Recently, Christiansen was chosen as a global ambassadors to the 24th World Scout Jamboree taking place in West Virginia. As one of four Scouts from the United States chosen for the honor, Jakob will update a daily blog about his experiences at the Jamboree, an international event involving 45,000 scouts from 160 countries, which runs July 21 to Aug. 2.
“The purpose is to have Scouts from all different cultures, countries and backgrounds come together to have fun and learn more about one another,” Jakob said. “The goal is to learn more about how other countries view Scouting, to enrich your Scouting experience, and maybe bring something home your troop can use.”
It won't be the first time Jakob has been able to experience Scouting from an international perspective; his family lived in China for two years when he was a Cub Scout, too.
“We had people from all over the world in my den — New Zealand, Sweden, Finland, Germany, all through Europe, all through Asia, Tiawan, Malaysia, Indonesia.
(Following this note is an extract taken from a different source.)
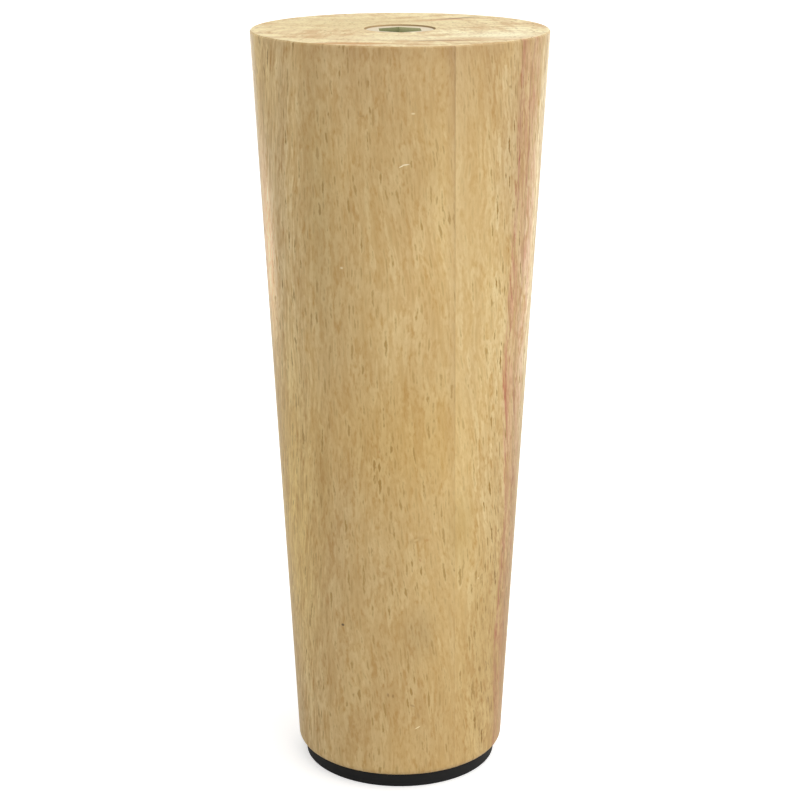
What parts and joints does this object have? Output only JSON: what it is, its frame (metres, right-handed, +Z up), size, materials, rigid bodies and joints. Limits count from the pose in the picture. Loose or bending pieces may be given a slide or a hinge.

That inspired me,” Jakob said. “I want to meet more people from around the world and see how they do Scouting.”
When his troop leader called in February to tell him he was selected as one of the four ambassadors, he said it took him a minute to process the news.
“It is a major honor,” Jakob said. “Whenever I step back and think about it, it is something I am pretty proud of.”
So, what's next for this young man?
Well, for one thing, he hopes to attend either Michigan State University or the University of Minnesota to major in construction management.
“I realized building the bridge was actually construction management on a small scale,” Jakob said. “I used it to figure out if I wanted to do it as a career. It was awesome to experiment in the realm of Boy Scouting for something I want to do with the rest of my life.”